I Googled your problem and you're not the only person having this experience. Give Google a look. If you lived closer, I would drop off a dozen or so....ours started producing in late June and my neighbors are getting tired of me asking them if they want more.
I planted twice as many yellow squash plants as zukes and we hardly have enough for of them our own needs.
My biggest problem in the past was raising green peppers. Not a problem this year, I gave up and buy them at the farmers' market.
Hope you solve your problem.

L & O


----------



## Stiny357 (Nov 8, 2009)

Yeah, I knew I was spelling it wrong, little red squiggly line! My jalapenos are doing well but my poblanos are not growing any peppers. I'll do some more searching on line, thanks.


----------



## JimP (Feb 8, 2002)

Stiny357 said:


> For three years now, I have been planting squash and zukes in the garden, I figured most people can't get rid of them fast enough, they must be easy to grow. The first two years, we had vine borers, this year I believe I have finally gotten past them but now, I have the white mildew I sprayed them with an anti-fungal that supposed to fix it. Two days after spraying, they look like they've been eaten, I can't find any bugs on them. Finally, I had lots of blossoms and was hopeful for lots of fruit but, the blossoms have fallen off and there is no fruit. Any ideas?
> 
> Can't seem to get pictures in here so, heres a link:
> 
> http://www.facebook.com/album.php?aid=2045056&id=1035768352&saved#!/photo.php?pid=30940565&id=1035768352



Read a few good articles on the same problem myself. 
To summarize briefly:
Heat may have them stressed as well as low activity by pollinators.
I pollinated by hand early in the morning before 9:30 or so before the blossoms will close and ferment. Use a small artists paint brush or q-tip.
Rub pollen off the blossoms with the single large bud in the center, carefully rub it on the blossoms with multiple small buds in the center. (Forgot the bio names) All around them and their base.
Careful not to break them.

Did 9 on two plants over a week, finally got 8 nice ones growing...one started then went rot/black.


----------



## trout (Jan 17, 2000)

Might be leaf miners or flea beetles.

Try a mild spray or some detergent and nicotine spray.


----------



## hitechman (Feb 25, 2002)

Zukes, like most squashes, have individual male and female flowers on the same plant. Only the female flowers will produce a fruit. The male flowers are only on a stem and have only stamens (and usually bloom first) and do fall off without producing fruits. Female flowers have a small bulb at the base of the flower and only contain pistils. Sometimes in the early season male and female flowers do not exist together, and thus no squash are produced (the female flower will also "fall off" if it is not pollenated).

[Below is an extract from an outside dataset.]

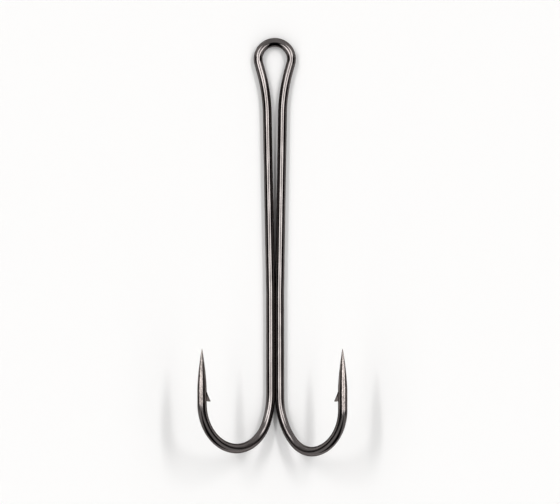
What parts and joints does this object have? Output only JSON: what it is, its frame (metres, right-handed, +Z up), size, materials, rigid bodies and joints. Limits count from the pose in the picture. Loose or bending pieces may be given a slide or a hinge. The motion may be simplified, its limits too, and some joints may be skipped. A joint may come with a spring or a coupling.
{
  "type": "double fishing hook",
  "caption": "Long-shank double fishing hook of formed wire, with a looped eye, legs that close up as the shank, and a barbed point on each side.",
  "frame": {"origin": "the centre of the eye's crown arc, in the middle of the wire", "axes": "+Y along the shank, out past the eye; +X to the right; +Z up from the surface that the legs lie on, the way both hooks rise"},
  "size_m": [0.0198, 0.0553, 0.0088],
  "materials": {
    "plated_wire": "glossy black-nickel plate on hardened steel wire, with faint drawing lines",
    "plated_point": "black-nickel plate on honed steel, slightly paler and softer in gloss"
  },
  "bodies": {
    "root": {"eye": "plated_wire", "left_leg": "plated_wire", "right_leg": "plated_wire", "left_bend": "plated_wire", "right_bend": "plated_wire", "left_point": "plated_point", "right_point": "plated_point", "left_barb": "plated_point", "right_barb": "plated_point"}
  },
  "joints": []
}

I have no idea what's going on with your plants, but I have never had a problem and always get more squash than I can use. They are growing like weeds this summer. I only have 4 plants this year, and still give some away.

Steve


----------



## Stiny357 (Nov 8, 2009)

Thanks for all the advice, I will try to pollenate them by hand. I am also going to trim some trees to try and get them a little more sun, they get 4-6 hours of direct sunlight but, I hear they may need more.


----------



## eyesforever (Mar 8, 2004)

trout said:


> Might be leaf miners or flea beetles.
> 
> Or maybe the neighbors are sick of 'em?:lol:


----------



## Michihunter (Jan 8, 2003)

William H Bonney said:


> The leaves don't look good...:lol: Those blossoms in the background look fine though. Just give 'em a little time, I think they'll be fine.
> 
> 
> 
> ...


Sorry for the siderailing of your thread Stiny but to answer Bonney I had the EXACT problem with only one single plant(garden salsa pepper) and after doing some research I've come to the conclusion it was rabbits. Here's a pic(notice the round turd balls):


----------



## sfw1960 (Apr 7, 2002)

trout said:


> Might be leaf miners or flea beetles.
> 
> Try a mild spray or some detergent and nicotine spray.


YEP...
Some full leaf chew steeped on hot water & add some regular dish detergent in a fairly weak ratio....

The advice my Wife gives me about zucs when I buy a tray of starts is:
Plant ONE and kill the other three!!!

:lol: :lol: :lol:


----------



## Fishndude (Feb 22, 2003)

William H Bonney said:


> On a side note,, does anyone know what kind of animal would eat ALL the LEAVES and PEPPERS off of my jalapeno pepper plant???


Bunnies. You don't have a cat, do you?


----------